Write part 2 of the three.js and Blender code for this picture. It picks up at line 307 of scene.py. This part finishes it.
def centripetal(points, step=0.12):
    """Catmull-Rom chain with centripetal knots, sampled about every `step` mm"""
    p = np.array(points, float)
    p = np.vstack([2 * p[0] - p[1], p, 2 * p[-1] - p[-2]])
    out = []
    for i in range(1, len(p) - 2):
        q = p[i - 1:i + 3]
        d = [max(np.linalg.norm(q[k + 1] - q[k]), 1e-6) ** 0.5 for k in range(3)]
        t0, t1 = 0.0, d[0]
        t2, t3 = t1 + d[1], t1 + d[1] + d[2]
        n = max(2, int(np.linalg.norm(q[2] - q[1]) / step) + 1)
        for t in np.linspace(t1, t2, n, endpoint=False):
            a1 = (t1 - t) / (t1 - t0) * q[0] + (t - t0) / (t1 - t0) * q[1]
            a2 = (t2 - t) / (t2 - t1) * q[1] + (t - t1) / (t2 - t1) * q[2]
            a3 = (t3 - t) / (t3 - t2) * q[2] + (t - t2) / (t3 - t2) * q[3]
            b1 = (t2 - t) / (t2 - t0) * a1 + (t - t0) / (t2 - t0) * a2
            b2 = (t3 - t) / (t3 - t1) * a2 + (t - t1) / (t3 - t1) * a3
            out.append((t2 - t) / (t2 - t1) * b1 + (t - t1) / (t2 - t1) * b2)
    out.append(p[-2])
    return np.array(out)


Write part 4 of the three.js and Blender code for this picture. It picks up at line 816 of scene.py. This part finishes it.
****
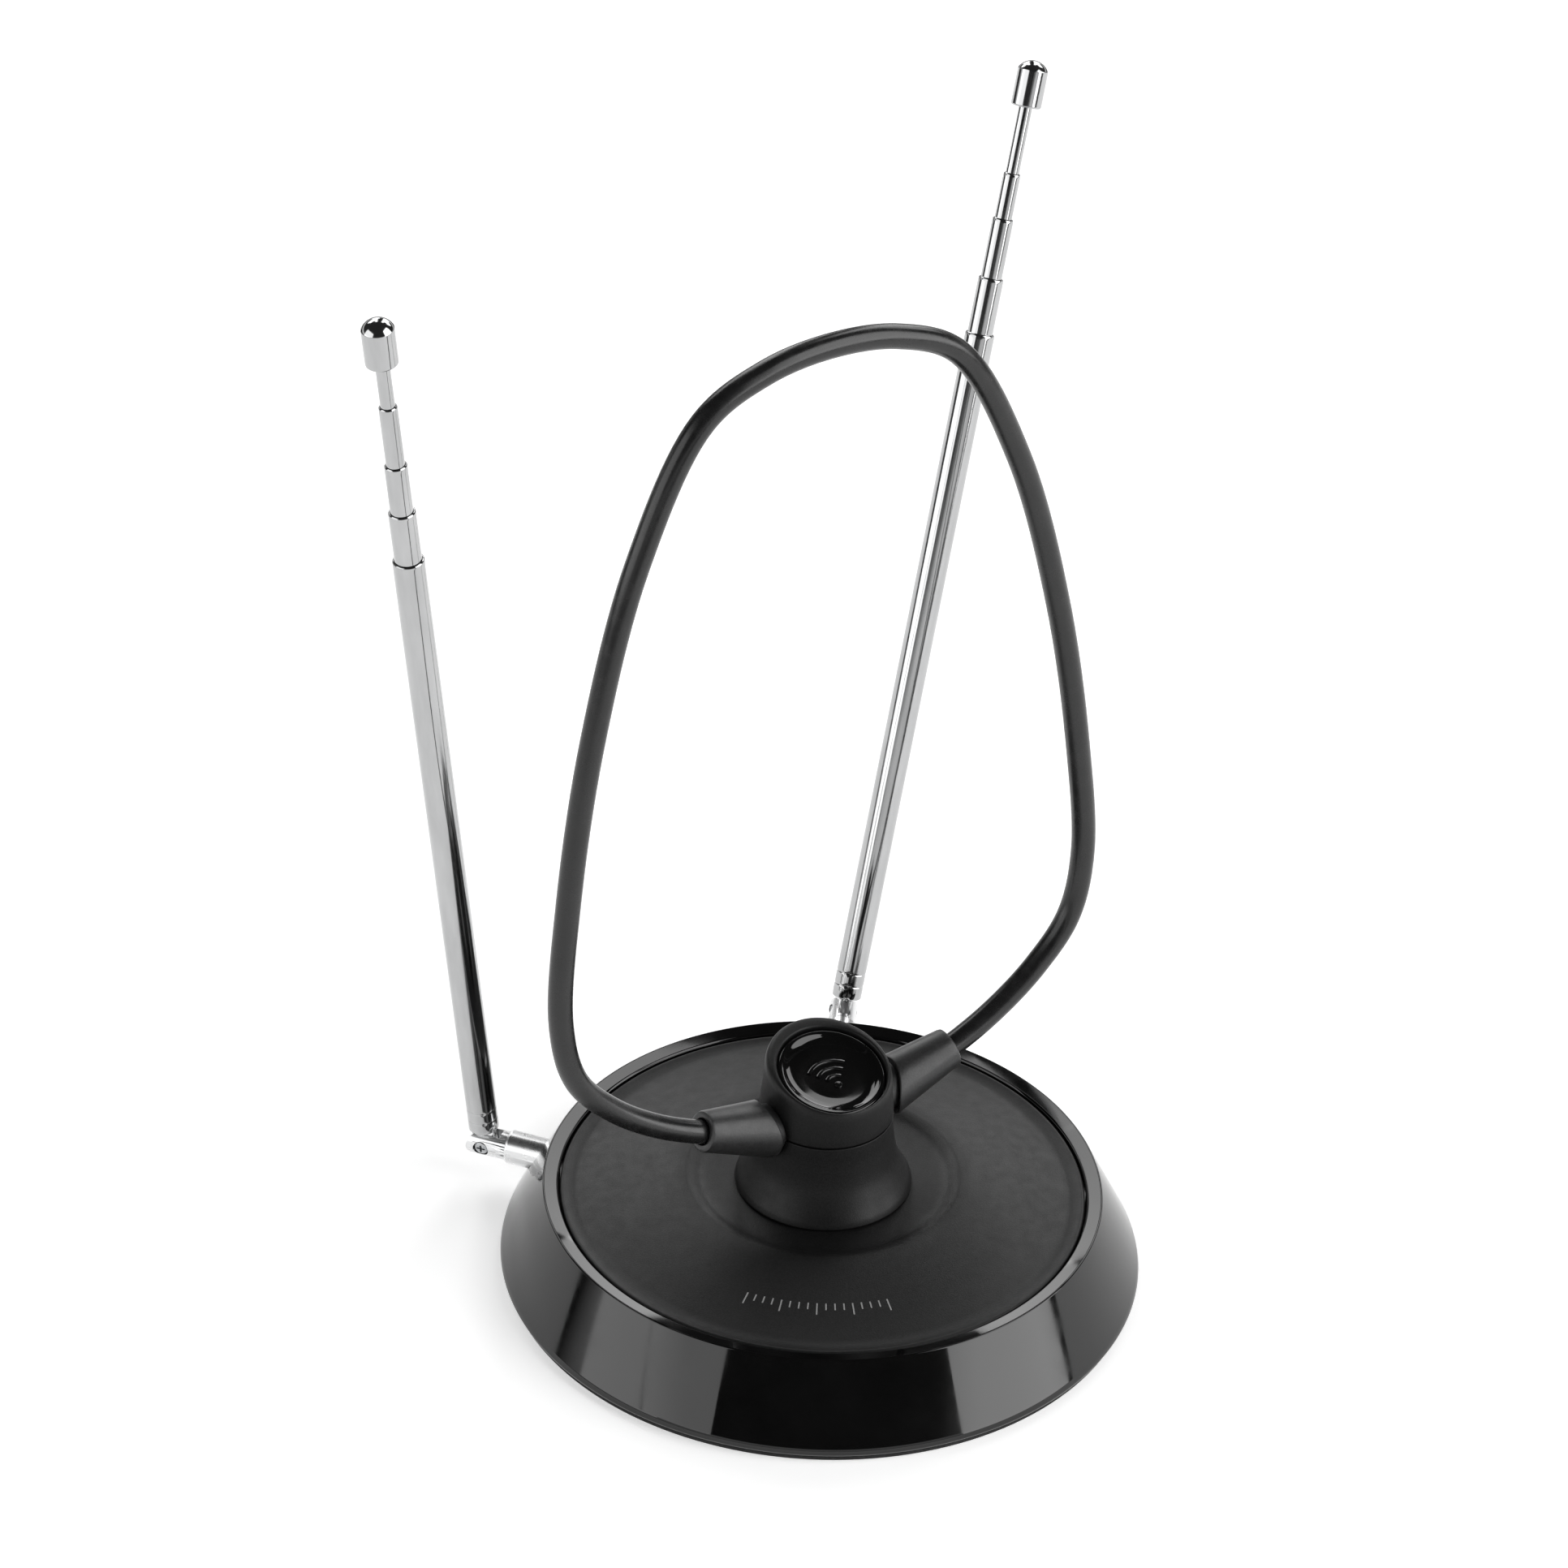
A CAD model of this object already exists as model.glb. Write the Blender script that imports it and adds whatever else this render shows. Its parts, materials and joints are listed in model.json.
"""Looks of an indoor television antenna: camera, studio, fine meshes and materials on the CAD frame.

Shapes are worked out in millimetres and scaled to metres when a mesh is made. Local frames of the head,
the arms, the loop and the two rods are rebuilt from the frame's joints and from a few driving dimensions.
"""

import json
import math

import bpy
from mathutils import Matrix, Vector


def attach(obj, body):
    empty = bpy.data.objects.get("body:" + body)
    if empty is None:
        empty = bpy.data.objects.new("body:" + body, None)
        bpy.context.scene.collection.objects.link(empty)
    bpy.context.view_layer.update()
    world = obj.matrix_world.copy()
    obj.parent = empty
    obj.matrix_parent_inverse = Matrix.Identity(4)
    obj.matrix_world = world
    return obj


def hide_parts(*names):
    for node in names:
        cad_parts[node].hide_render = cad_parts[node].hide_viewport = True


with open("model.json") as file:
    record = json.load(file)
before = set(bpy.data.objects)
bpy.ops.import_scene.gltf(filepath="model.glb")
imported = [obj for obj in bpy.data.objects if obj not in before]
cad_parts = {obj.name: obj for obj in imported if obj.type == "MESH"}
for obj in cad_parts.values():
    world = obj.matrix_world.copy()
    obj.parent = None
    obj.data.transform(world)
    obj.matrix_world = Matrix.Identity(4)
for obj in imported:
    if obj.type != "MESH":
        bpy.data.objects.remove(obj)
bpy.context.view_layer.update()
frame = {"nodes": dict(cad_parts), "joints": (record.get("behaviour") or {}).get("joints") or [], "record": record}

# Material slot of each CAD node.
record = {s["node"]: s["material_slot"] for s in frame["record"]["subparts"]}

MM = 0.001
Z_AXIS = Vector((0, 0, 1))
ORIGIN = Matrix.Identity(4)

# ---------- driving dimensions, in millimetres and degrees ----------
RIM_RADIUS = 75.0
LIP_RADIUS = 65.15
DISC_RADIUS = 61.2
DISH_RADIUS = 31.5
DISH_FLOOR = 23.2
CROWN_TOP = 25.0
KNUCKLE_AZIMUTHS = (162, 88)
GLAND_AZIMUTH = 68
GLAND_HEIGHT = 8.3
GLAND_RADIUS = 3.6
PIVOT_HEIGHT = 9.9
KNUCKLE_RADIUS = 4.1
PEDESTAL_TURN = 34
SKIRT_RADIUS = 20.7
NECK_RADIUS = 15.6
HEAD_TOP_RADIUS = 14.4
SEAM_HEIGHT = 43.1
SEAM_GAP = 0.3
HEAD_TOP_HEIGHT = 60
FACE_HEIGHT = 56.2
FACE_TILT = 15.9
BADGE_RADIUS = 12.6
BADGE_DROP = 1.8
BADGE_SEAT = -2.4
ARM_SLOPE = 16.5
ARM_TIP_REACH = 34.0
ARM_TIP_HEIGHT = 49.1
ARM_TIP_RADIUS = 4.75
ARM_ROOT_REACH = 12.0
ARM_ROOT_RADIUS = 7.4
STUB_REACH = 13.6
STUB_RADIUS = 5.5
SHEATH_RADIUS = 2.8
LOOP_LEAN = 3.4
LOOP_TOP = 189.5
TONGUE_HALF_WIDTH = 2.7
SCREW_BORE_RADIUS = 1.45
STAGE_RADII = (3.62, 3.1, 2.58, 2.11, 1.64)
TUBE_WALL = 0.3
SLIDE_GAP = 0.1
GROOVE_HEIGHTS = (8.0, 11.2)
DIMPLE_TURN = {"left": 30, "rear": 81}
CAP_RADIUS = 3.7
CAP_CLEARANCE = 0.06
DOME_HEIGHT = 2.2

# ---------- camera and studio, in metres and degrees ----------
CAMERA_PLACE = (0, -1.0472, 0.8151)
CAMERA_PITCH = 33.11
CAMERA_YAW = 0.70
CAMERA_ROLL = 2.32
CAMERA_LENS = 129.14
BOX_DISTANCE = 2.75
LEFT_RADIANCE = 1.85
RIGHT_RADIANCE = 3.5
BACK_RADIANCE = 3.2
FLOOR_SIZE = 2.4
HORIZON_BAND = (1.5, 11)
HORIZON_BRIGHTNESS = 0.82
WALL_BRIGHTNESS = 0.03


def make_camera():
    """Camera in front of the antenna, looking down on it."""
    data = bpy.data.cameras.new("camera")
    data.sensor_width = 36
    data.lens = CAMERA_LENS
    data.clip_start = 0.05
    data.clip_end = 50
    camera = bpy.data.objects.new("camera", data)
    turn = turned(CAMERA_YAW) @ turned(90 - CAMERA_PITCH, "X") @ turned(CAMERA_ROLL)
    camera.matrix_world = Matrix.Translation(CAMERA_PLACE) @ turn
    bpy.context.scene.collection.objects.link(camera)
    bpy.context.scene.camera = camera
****
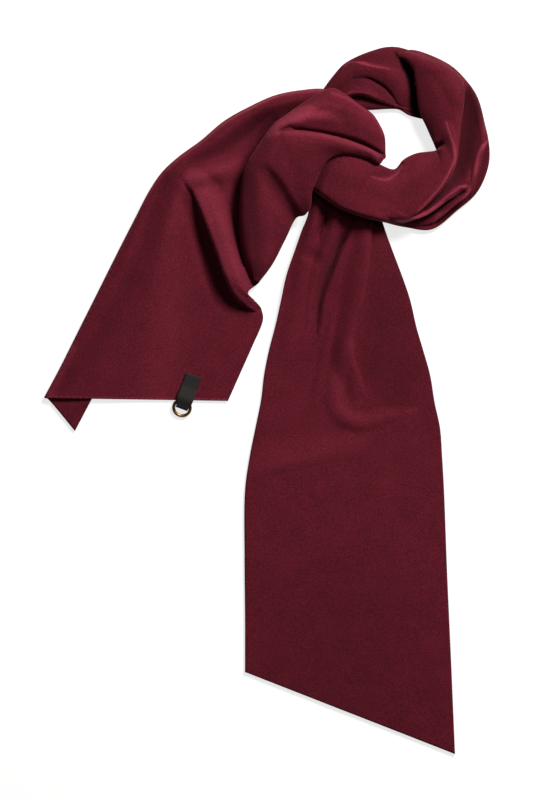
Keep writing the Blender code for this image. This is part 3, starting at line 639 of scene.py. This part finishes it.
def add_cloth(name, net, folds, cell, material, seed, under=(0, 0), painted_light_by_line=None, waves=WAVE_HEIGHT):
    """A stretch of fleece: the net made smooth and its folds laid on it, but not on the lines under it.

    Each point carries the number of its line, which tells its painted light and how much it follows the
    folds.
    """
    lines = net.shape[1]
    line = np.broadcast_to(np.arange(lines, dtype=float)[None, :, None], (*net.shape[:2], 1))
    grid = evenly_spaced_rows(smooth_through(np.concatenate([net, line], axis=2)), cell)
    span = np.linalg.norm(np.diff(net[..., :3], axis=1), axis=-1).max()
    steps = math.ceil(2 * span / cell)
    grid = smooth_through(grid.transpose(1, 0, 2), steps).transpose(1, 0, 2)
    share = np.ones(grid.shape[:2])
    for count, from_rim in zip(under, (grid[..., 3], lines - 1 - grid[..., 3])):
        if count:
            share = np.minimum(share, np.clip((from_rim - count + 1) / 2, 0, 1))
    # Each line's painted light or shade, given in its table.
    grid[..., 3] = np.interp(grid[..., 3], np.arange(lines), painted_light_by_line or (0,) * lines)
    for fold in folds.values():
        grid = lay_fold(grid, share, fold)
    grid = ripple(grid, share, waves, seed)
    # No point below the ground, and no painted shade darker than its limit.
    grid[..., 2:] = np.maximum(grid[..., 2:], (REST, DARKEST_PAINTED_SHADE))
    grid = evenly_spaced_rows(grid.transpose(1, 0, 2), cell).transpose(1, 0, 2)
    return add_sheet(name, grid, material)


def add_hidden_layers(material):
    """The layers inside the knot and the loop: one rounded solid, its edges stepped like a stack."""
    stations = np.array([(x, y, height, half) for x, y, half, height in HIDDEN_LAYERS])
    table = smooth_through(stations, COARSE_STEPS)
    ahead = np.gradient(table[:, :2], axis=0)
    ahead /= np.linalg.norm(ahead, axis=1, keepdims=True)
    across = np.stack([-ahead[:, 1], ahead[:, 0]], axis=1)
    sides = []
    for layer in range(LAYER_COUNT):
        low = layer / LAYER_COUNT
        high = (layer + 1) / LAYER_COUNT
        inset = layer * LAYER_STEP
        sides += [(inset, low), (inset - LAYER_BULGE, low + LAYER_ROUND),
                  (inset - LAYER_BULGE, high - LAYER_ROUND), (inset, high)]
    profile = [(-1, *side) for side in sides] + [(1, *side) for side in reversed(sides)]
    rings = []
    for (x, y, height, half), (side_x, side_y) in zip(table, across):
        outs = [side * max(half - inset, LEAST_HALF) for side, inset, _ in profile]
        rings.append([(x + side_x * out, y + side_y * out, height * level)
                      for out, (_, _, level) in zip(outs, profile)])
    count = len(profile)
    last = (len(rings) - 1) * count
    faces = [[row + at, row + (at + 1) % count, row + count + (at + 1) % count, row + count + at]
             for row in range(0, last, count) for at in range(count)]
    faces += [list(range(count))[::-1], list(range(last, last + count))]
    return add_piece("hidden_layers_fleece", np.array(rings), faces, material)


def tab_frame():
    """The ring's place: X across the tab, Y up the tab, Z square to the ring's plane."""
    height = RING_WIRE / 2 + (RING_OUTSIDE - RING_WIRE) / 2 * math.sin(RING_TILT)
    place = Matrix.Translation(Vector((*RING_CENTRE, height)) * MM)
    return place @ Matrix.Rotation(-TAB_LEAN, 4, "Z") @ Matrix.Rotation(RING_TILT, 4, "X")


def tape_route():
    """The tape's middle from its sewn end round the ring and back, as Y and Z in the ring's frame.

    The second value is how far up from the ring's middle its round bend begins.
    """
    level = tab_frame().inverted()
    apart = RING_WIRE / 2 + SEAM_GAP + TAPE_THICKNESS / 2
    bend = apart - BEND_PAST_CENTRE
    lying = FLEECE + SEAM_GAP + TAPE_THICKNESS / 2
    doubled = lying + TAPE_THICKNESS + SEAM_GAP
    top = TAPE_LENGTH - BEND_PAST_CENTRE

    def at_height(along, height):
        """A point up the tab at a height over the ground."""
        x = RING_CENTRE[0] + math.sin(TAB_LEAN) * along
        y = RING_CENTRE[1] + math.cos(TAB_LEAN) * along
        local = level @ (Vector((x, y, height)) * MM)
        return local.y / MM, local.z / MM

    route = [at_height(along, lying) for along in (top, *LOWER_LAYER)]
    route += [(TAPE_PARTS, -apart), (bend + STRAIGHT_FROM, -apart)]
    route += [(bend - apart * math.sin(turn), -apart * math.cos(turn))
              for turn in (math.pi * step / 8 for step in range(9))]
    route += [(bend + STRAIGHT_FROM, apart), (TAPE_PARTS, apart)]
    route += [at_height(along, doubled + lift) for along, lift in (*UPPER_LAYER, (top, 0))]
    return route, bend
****
▶ _Short problem_:
Look through the records and gather each line with the word "before".

▶ _Task solution_:
before = set(bpy.data.objects)
imported = [obj for obj in bpy.data.objects if obj not in before]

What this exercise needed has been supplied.